The only concern I have thus far is root_uri - I think it needs to distinguish whether it is set in the user configuration file or not, so loading a default value for it can't be completely transparent. I'm going to play around with the idea anyway and see how far I get.

flyinghyrax avatar Feb 18 '24 21:02 flyinghyrax

I do not know if it is preferable to review documentation updates separately from code changes, or to put them together in one PR.

Let's do the docs first but maybe

I maybe got a bit carried away rewriting/reorganizing and it may be too big of a change relative to the initial goal here.

All good to me - but let's just have it document reality and change the docs to state when we make the default.conf actually be the source of truth for all default options

I've also commented on the PR suggestions for some enhancements.

root_uri - I think we leave it required in the config maybe as I think it's good to make people create their own config file ...

  • I think directory (for a filesystem mirror) needs to me mandatory too

Thanks again.

cooperlees avatar Feb 20 '24 02:02 cooperlees

All good to me - but let's just have it document reality and change the docs to state when we make the default.conf actually be the source of truth for all default options

This makes sense! That will leave the docs "correct" in the interim while I figure out the configuration implementation bits.

I will go ahead and change the docs PR so the options that are currently missing defaults are marked as required.

flyinghyrax avatar Feb 24 '24 17:02 flyinghyrax

@cooperlees - I've been fiddling around with config validation for a bit and I'm struggling some with how diff-file works.

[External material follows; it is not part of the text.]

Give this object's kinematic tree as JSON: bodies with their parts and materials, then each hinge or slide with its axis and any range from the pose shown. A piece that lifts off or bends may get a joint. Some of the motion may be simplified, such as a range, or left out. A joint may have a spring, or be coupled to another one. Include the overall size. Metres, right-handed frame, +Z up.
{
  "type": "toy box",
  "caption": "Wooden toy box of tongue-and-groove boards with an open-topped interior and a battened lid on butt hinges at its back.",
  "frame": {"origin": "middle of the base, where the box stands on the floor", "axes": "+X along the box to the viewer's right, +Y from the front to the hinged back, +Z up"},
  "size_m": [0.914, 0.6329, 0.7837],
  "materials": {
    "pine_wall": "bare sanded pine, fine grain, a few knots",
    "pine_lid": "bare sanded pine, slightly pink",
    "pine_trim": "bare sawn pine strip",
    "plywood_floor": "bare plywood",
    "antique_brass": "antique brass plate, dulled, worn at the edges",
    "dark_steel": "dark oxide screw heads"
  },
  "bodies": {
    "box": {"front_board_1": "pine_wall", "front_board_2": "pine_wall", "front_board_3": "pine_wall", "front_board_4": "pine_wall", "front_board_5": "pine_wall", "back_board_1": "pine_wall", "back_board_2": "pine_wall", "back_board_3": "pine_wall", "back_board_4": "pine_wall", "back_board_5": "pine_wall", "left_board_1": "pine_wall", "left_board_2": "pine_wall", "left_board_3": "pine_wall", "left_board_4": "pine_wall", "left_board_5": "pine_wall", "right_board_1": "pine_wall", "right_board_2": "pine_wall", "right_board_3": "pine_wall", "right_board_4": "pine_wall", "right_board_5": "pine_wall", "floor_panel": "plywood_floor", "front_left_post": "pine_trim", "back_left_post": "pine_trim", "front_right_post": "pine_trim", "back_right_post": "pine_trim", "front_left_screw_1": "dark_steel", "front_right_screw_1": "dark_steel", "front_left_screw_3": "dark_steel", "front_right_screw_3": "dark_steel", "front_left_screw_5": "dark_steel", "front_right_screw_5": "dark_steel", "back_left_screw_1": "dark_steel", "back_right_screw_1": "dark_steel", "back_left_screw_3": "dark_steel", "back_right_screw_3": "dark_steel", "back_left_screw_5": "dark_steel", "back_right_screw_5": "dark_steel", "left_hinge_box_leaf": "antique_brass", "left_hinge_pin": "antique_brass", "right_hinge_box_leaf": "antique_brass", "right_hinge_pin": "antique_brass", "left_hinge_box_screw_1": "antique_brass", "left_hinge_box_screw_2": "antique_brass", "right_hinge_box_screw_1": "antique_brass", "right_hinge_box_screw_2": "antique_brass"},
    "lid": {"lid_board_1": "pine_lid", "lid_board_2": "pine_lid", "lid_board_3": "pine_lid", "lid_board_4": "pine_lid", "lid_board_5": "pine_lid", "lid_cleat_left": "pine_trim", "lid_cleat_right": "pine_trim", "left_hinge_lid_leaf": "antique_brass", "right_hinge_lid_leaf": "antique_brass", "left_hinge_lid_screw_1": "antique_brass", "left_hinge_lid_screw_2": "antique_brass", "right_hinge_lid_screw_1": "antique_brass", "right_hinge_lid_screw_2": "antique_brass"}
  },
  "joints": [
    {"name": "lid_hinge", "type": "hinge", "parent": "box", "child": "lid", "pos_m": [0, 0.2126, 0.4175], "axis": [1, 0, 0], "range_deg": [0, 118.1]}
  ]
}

  1. It looks like it should support diff-file = {{section_option}}/newstuff.txt (unittest.conf, test_storage_plugins.py), but the implementation breaks if there is anything in the value other than the reference, e.g. diff-file = {{section_option}} works but diff-file = {{section_option}}/mirrored-files doesn't. It follows the 'Invalid section reference' path and defaults to '(directory)/mirrored-files'. (This makes it look like it is working if the value happens to be {{mirror_directory}}/mirrored-files.)
  2. The mirror subcommand mirror.py:mirror seems to expect diff_file is optional and has "if diff_file" checks to not write the diff list if there's no path set. But validate_config_values sets diff_file to the empty string, and in the mirror function has diff_file = storage_plugin.PATH_BACKEND(config_values.diff_file_path) before any of the conditional checks, and Path("") evaluates to the same as Path(".") and is "truthy". So it seems like in practice a diff file is always written.

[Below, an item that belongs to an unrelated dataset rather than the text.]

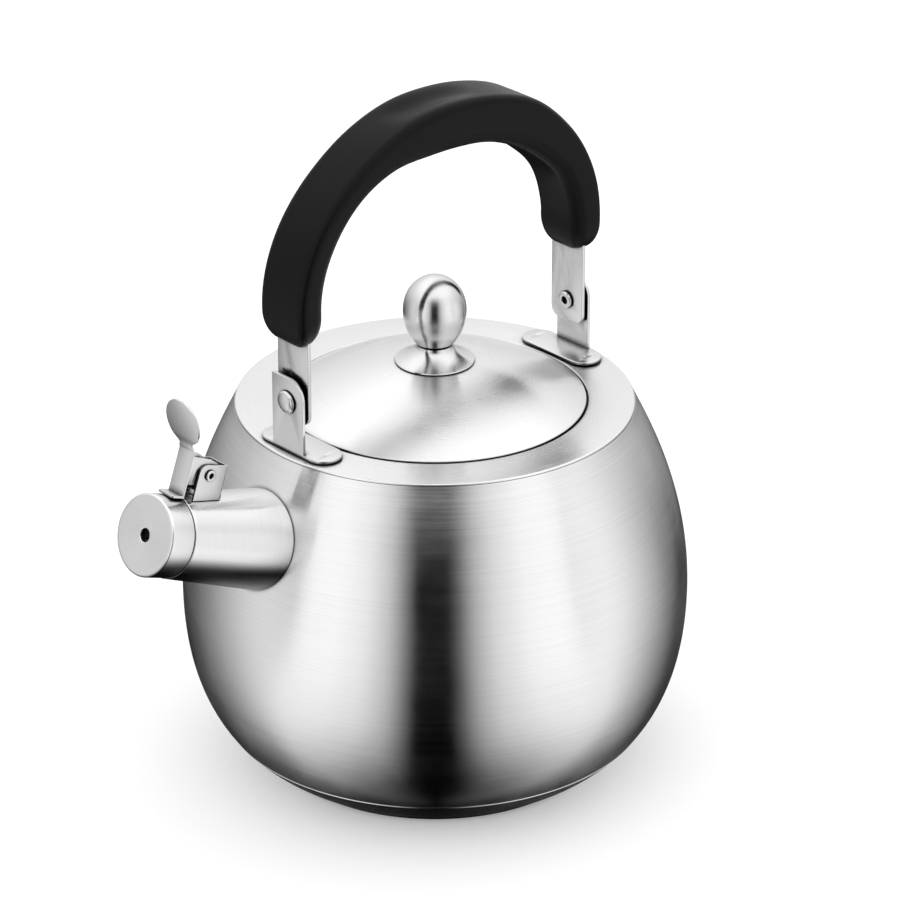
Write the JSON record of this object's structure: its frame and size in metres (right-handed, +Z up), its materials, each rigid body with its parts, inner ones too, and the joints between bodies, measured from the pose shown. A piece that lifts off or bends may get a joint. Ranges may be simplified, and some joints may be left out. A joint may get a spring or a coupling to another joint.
{
  "type": "stovetop whistling kettle",
  "caption": "Round steel stovetop kettle with a swinging arched handle, a domed lift-off lid and a short spout closed by a sprung whistle cap.",
  "frame": {"origin": "centre of the flat base, on the surface the kettle stands on", "axes": "+Z up along the body's axis, -X towards the spout, Y across the handle"},
  "size_m": [0.2367, 0.1898, 0.2628],
  "materials": {
    "brushed_steel": "brushed round the body",
    "satin_steel": "fine satin",
    "polished_steel": "polished",
    "spring_steel": "dark drawn wire",
    "core_aluminium": "plain",
    "black_moulding": "fine satin moulding",
    "washer_fibre": "matte"
  },
  "bodies": {
    "kettle": {"body_shell": "brushed_steel", "top_deck": "satin_steel", "base_cap": "brushed_steel", "base_core_disc": "core_aluminium", "spout_tube": "brushed_steel", "spout_hinge_bracket": "satin_steel", "whistle_hinge_pin": "satin_steel", "lever_torsion_spring": "spring_steel", "handle_bracket_front": "satin_steel", "handle_bracket_rear": "satin_steel", "handle_rivet_front": "polished_steel", "handle_rivet_rear": "polished_steel", "handle_washer_front": "washer_fibre", "handle_washer_rear": "washer_fibre"},
    "handle": {"handle_strap_front": "satin_steel", "handle_strap_rear": "satin_steel", "handle_grip": "black_moulding"},
    "whistle": {"whistle_lever": "satin_steel", "whistle_cap": "satin_steel", "whistle_chamber_cup": "satin_steel"},
    "lid": {"lid_dome": "satin_steel", "lid_locating_ring": "satin_steel", "knob_collar": "polished_steel", "lid_knob": "polished_steel", "knob_washer": "satin_steel", "knob_screw": "satin_steel"}
  },
  "joints": [
    {"name": "handle_swing", "type": "hinge", "parent": "kettle", "child": "handle", "pos_m": [0, 0, 0.164], "axis": [1, 0, 0], "range_deg": [-95, 95]},
    {"name": "whistle_flip", "type": "hinge", "parent": "kettle", "child": "whistle", "pos_m": [-0.11108, 0, 0.1495], "axis": [0, 1, 0], "range_deg": [0, 65], "stiffness_Nm_per_rad": 0.02, "springref_deg": -34.38, "deforming": ["lever_torsion_spring"]},
    {"name": "lid_lift", "type": "slide", "parent": "kettle", "child": "lid", "axis": [0, 0, 1], "range_m": [0, 0.045]}
  ]
}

For both of these it is straightforward enough to "fix" them, but doing so changes externally observable behavior in a potentially incompatible way:

  • Although (1) has fallen out of the documentation, I'm imagining someone somewhere is using it and even using the buggy (?) behavior (https://xkcd.com/1172/). I can maintain the behavior exactly as is, fix the parsing/interpolation (I've written and tested an alternate version), or it could be probably be removed since configparser has ExtendedInterpolation that satisfies the use case.
  • The current behavior for (2) is pretty harmless, basically that users who don't have a diff-file option set are getting one anyway, but the file can just be ignored. On the other hand changing it so diff-file is actually optional and isn't written if there's no path set would break things for anyone relying on the current behavior. I could also update the code to expect that there will always be a diff-file path, making the current behavior "official", so to speak.

Thoughts on a direction to take?

(Also should I open a new issue for this config implementation stuff?)

flyinghyrax avatar Mar 23 '24 21:03 flyinghyrax

Thoughts on a direction to take?

I prefer to just fix the magic file appearing and mark it loudly in change log. If anyone is relying on that, I feel it's better to break them and make them be explicit in their config file on their needs.

TIL that Path("") == Path(".") and thus truthy. "" is false, so yeah. Fun. I bet this was once a string before I pathlib'ed everything.

Thanks for noting these found bugs and asking questions on fun cases like this.

cooperlees avatar Mar 25 '24 20:03 cooperlees

Happy to! 👍

And yeah the Path(“”) thing… I didn’t know either, had to try it in a REPL a few different ways to convince myself. 😆

flyinghyrax avatar Mar 25 '24 22:03 flyinghyrax